-- Begin Dataset section --

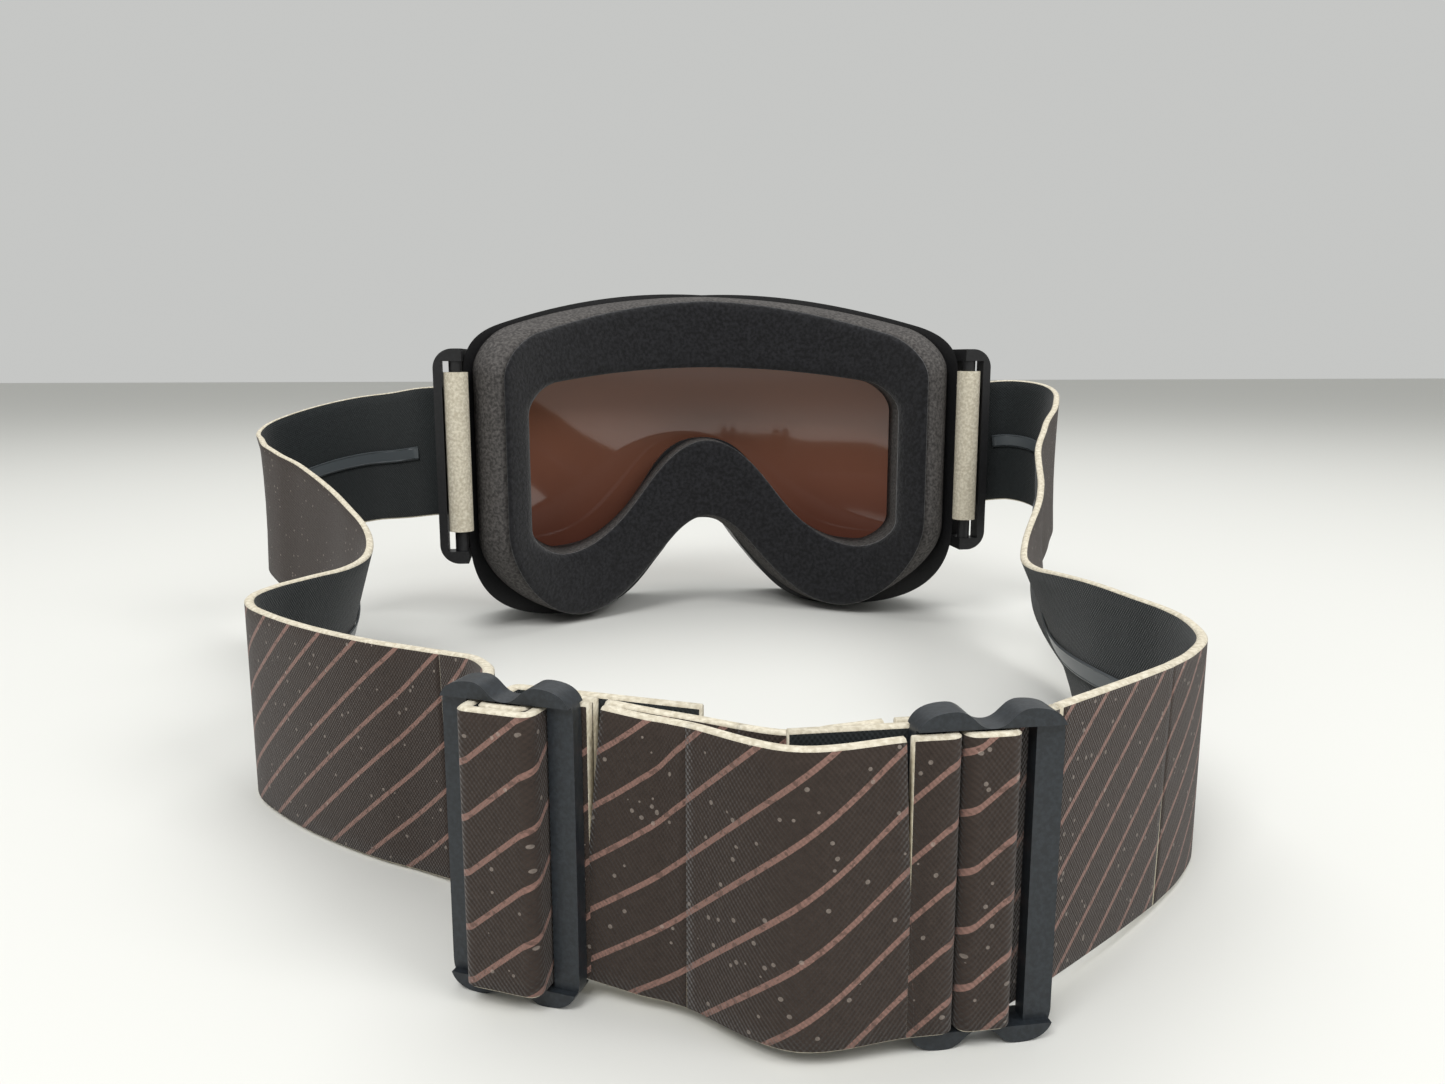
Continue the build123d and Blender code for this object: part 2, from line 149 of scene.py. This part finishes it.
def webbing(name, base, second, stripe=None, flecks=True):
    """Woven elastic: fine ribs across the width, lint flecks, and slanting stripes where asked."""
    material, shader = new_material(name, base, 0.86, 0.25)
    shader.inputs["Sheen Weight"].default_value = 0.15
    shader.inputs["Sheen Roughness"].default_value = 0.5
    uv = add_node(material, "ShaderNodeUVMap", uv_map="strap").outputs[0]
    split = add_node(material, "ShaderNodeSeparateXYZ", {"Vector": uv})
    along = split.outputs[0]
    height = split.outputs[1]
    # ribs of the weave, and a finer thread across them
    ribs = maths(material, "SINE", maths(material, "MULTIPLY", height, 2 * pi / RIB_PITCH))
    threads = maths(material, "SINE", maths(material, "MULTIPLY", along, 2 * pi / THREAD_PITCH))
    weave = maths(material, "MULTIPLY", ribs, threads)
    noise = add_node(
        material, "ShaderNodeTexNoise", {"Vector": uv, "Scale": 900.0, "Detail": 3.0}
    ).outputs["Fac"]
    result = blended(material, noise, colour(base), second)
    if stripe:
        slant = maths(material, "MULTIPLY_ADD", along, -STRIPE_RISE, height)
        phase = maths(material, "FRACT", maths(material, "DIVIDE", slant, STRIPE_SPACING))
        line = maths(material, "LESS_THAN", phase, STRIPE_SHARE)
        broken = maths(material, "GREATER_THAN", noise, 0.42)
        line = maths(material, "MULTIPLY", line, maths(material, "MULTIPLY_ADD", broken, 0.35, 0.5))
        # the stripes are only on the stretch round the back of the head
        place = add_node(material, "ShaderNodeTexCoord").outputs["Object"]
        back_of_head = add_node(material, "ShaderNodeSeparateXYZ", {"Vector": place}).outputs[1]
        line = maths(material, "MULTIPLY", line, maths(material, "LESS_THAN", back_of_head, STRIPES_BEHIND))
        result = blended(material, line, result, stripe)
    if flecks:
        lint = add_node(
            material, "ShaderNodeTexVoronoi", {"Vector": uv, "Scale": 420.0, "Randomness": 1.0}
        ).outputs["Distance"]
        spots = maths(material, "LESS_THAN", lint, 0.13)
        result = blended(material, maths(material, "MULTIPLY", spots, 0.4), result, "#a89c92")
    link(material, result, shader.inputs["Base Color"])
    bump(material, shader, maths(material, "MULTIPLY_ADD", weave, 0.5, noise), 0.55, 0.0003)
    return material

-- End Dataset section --

◆ Task to carry out
Copy each line of the data exactly, leaving nothing out.

◆ Reply
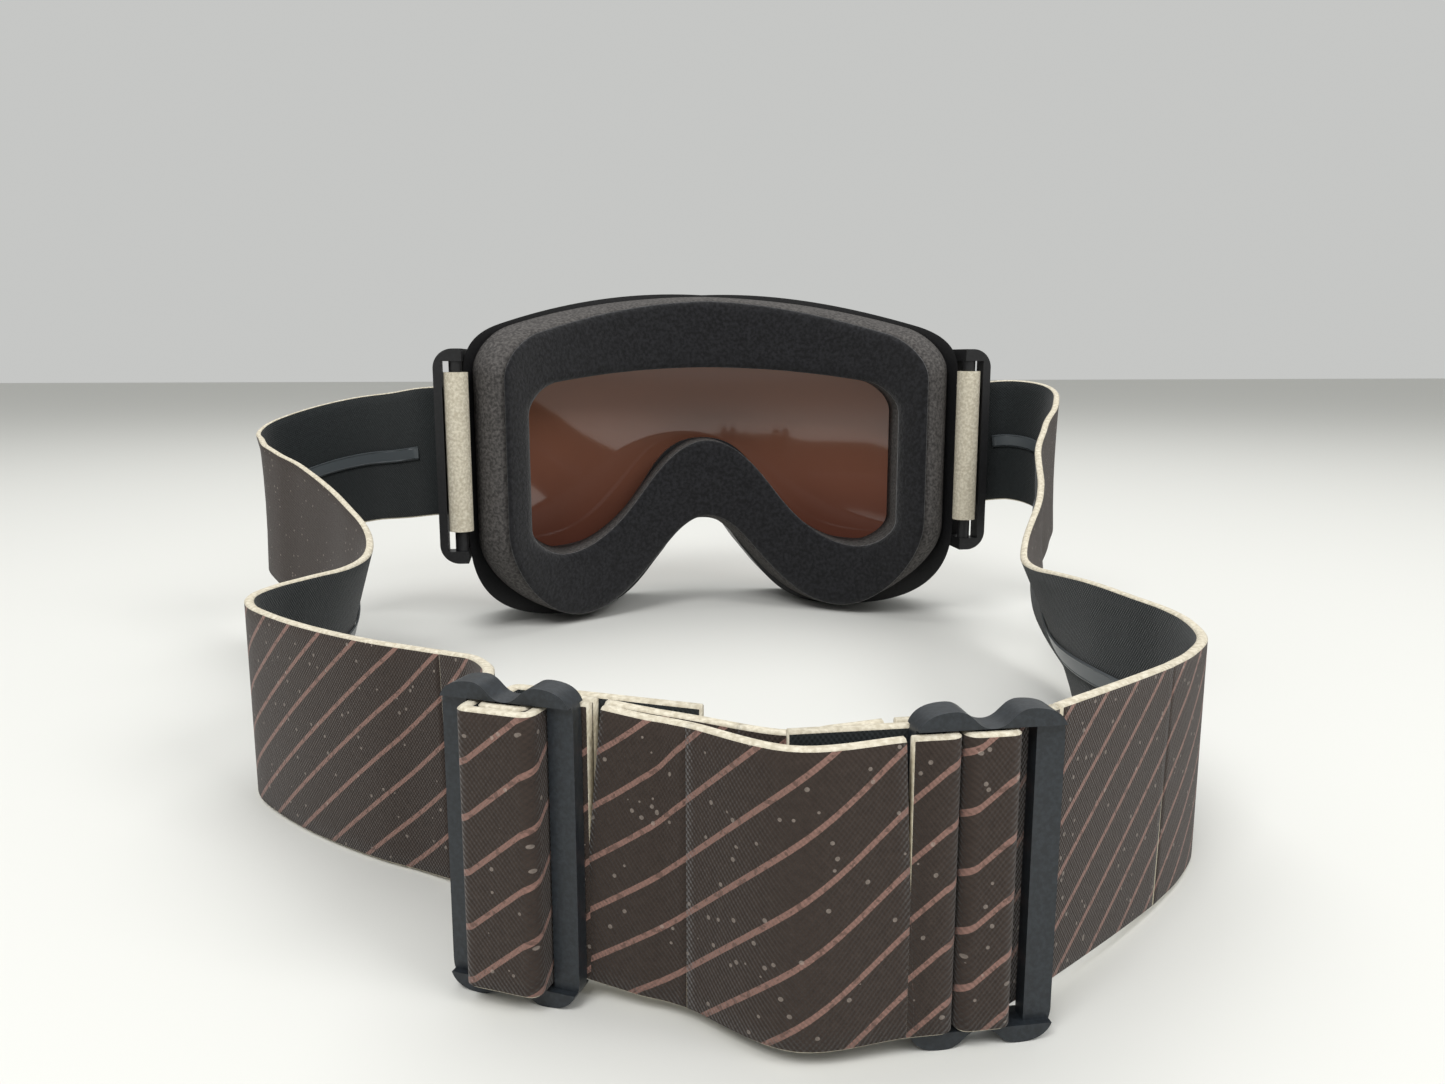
Continue the build123d and Blender code for this object: part 2, from line 149 of scene.py. This part finishes it.
def webbing(name, base, second, stripe=None, flecks=True):
    """Woven elastic: fine ribs across the width, lint flecks, and slanting stripes where asked."""
    material, shader = new_material(name, base, 0.86, 0.25)
    shader.inputs["Sheen Weight"].default_value = 0.15
    shader.inputs["Sheen Roughness"].default_value = 0.5
    uv = add_node(material, "ShaderNodeUVMap", uv_map="strap").outputs[0]
    split = add_node(material, "ShaderNodeSeparateXYZ", {"Vector": uv})
    along = split.outputs[0]
    height = split.outputs[1]
    # ribs of the weave, and a finer thread across them
    ribs = maths(material, "SINE", maths(material, "MULTIPLY", height, 2 * pi / RIB_PITCH))
    threads = maths(material, "SINE", maths(material, "MULTIPLY", along, 2 * pi / THREAD_PITCH))
    weave = maths(material, "MULTIPLY", ribs, threads)
    noise = add_node(
        material, "ShaderNodeTexNoise", {"Vector": uv, "Scale": 900.0, "Detail": 3.0}
    ).outputs["Fac"]
    result = blended(material, noise, colour(base), second)
    if stripe:
        slant = maths(material, "MULTIPLY_ADD", along, -STRIPE_RISE, height)
        phase = maths(material, "FRACT", maths(material, "DIVIDE", slant, STRIPE_SPACING))
        line = maths(material, "LESS_THAN", phase, STRIPE_SHARE)
        broken = maths(material, "GREATER_THAN", noise, 0.42)
        line = maths(material, "MULTIPLY", line, maths(material, "MULTIPLY_ADD", broken, 0.35, 0.5))
        # the stripes are only on the stretch round the back of the head
        place = add_node(material, "ShaderNodeTexCoord").outputs["Object"]
        back_of_head = add_node(material, "ShaderNodeSeparateXYZ", {"Vector": place}).outputs[1]
        line = maths(material, "MULTIPLY", line, maths(material, "LESS_THAN", back_of_head, STRIPES_BEHIND))
        result = blended(material, line, result, stripe)
    if flecks:
        lint = add_node(
            material, "ShaderNodeTexVoronoi", {"Vector": uv, "Scale": 420.0, "Randomness": 1.0}
        ).outputs["Distance"]
        spots = maths(material, "LESS_THAN", lint, 0.13)
        result = blended(material, maths(material, "MULTIPLY", spots, 0.4), result, "#a89c92")
    link(material, result, shader.inputs["Base Color"])
    bump(material, shader, maths(material, "MULTIPLY_ADD", weave, 0.5, noise), 0.55, 0.0003)
    return material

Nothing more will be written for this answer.